What is in the build, and what is not
v0.1.11 is a pure verifier. It scans QR codes, accepts pasted hashes, and
opens .oversight bundles via the iOS share sheet. It pulls live
from Sigstore Rekor and checks inclusion proofs against the verified log
root. It shows the manifest fields: issuer, recipient, content hash, L3
mode, and the timestamp from RFC 3161. It does not store any of that
anywhere; the local history is encrypted at rest with a per-install key in
the platform keystore.
It does not sign. Hardware-backed signing — Secure Enclave on iOS, StrongBox on Android — is the v2 work, and it is gated on a real threat model for what kind of issuer a phone-bound key should be allowed to be. A device that can be confiscated at a border crossing is not the same trust anchor as an air-gapped laptop in a SCIF, and the protocol's policy primitives need to reflect that before a mobile signer ships.

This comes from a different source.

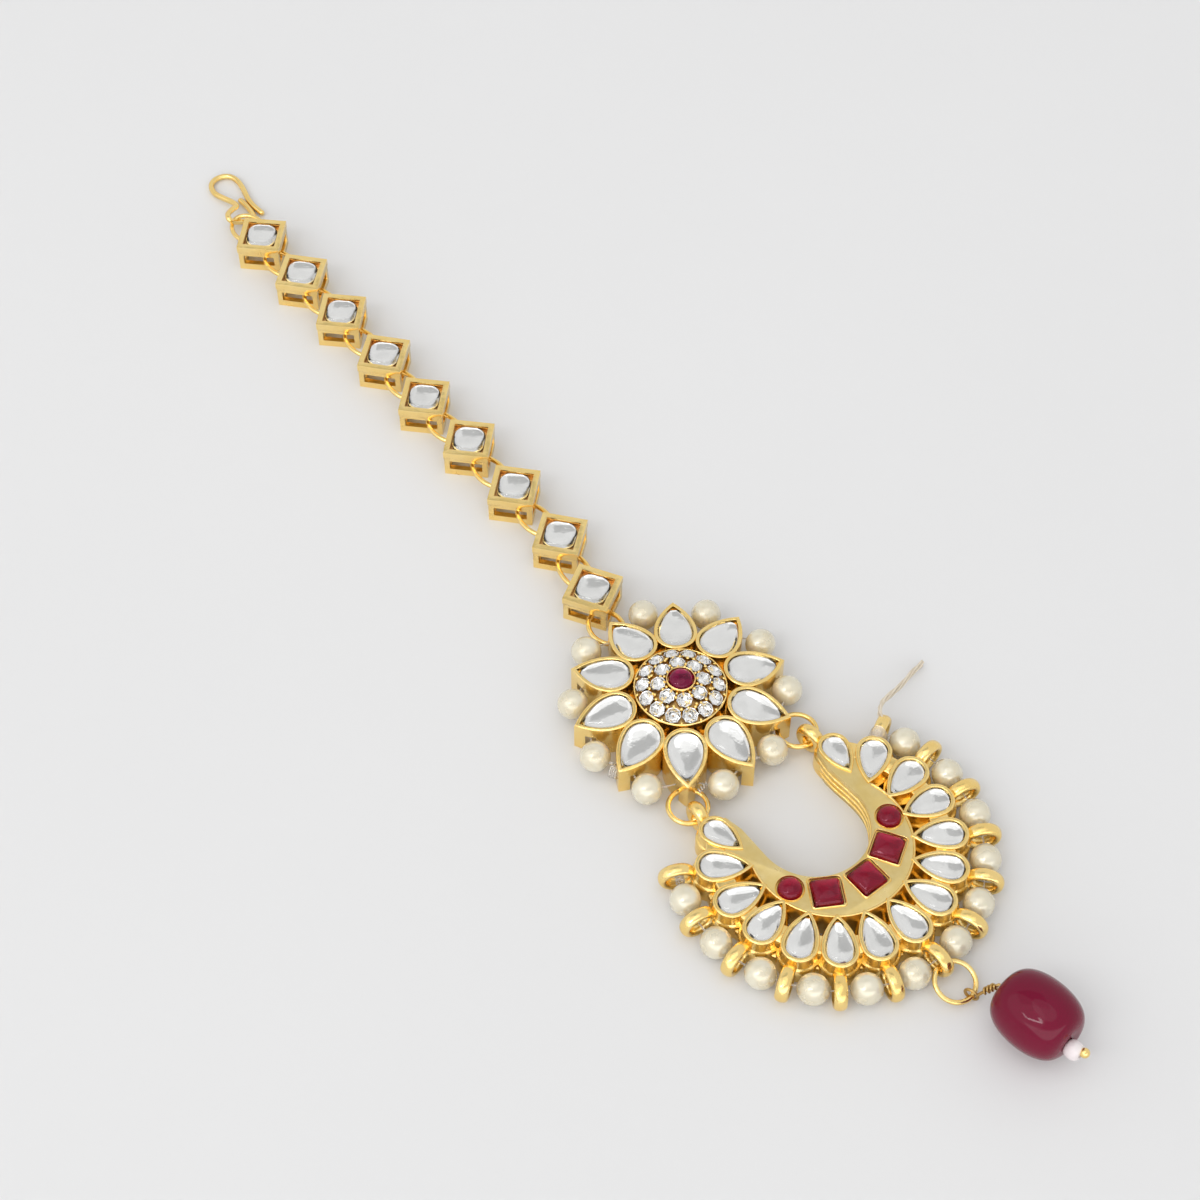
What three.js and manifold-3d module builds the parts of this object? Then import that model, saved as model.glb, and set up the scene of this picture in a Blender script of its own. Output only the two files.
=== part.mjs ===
// A hair jewel: hook, box chain, stone flower, crescent with a pearl fringe, and a bead drop.
// Sizes are in millimetres, +Z is up and z = 0 is the table that the jewel lies on.
import * as THREE from 'three';
import Module from 'manifold-3d';
import { mergeVertices } from 'three/addons/utils/BufferGeometryUtils.js';

const wasm = await Module();
wasm.setup();

// Box links of the chain, seen along the chain as diamonds.
const linkWidth = 5.37;
const linkHeight = 3.84;
const linkWall = 0.72;
const linkRim = 0.72;
const linkWindowLow = 0.95;
const linkWindowHigh = 2.32;
const linkWindowWidth = 3.95;
const linkStoneFloor = 3.2;
const linkStoneHalf = 1.7;
const linkPlaces = [
  [4.08, 88.41, -45.3], [4.27, 79.71, -49.1], [4.28, 70.97, -45.5],
  [4.23, 61.82, -49.7], [3.92, 53.02, -46.7], [4.07, 44.17, -46.5],
  [3.85, 35.05, -48.4], [3.55, 25.91, -51.5], [1.59, 17.43, -59.7],
];

// Jump rings between the links.
const ringWire = 0.29;
const ringHalfWidth = 1.93;
const ringHalfLength = 2.92;
const ringHeight = 1.57;
const ringTilt = 7.5;

// Flower.
const petalCount = 10;
const petalTip = 12.5;
const petalRimHeight = 3.93;
const petalStoneRadius = 1.98;
const petalStoneCentre = 7.75;
const petalStoneTip = 11.85;
const petalBezel = 0.47;
const petalSlope = 0.14;
const petalStoneFloor = 3.0;
const petalSlotInner = 10.55;
const petalSlotOuter = 11.55;
const petalSlotTop = 2.62;
const flowerBaseRadius = 7.2;
const flowerBaseHeight = 2.3;
const domeRadius = 5.2;
const domeRimHeight = 4.95;
const domeTopHeight = 6.15;
const crystalRadius = 0.8;
const flowerPearlRadius = 1.74;
const flowerPearlSeats = [
  [12.35, 20.2], [12.2, 54], [12.0, 89], [11.98, 122.6], [11.9, 162.4],
  [11.95, 196.8], [12.2, 236.8], [11.95, 270.4], [11.85, 306.2], [12.3, 341.2],
];
const flowerPearlHeight = 2.4;
const threadRadius = 0.15;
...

What recruiters and operators care about
There is a slightly different audience for this post than for the L3 safety or SIEM export posts: people who evaluate the project as a whole rather than any one feature. For them, the short version is that Oversight is a cryptographic protocol with an end-to-end reference implementation, a conformance test suite, a federation spec, three SIEM-native exporters, a desktop GUI, and a mobile verifier. The mobile build is not a marketing skin. It is the same Rust verification core, on a different surface, with the platform-store distribution cleared end-to-end on a CI pipeline that does not require me to own a Mac. Everything is Apache 2.0, everything is in public repos, every release is a tag with a matching CI run.
Reproducible mobile builds are next. When that lands, you will be able to clone the repo, run one command, and confirm that the binary distributed by the App Store and Play Store is byte-identical to what you built locally. That is the point at which "trust the protocol" stops requiring "trust the store." Until then, the source is public and every artifact is traceable to a commit.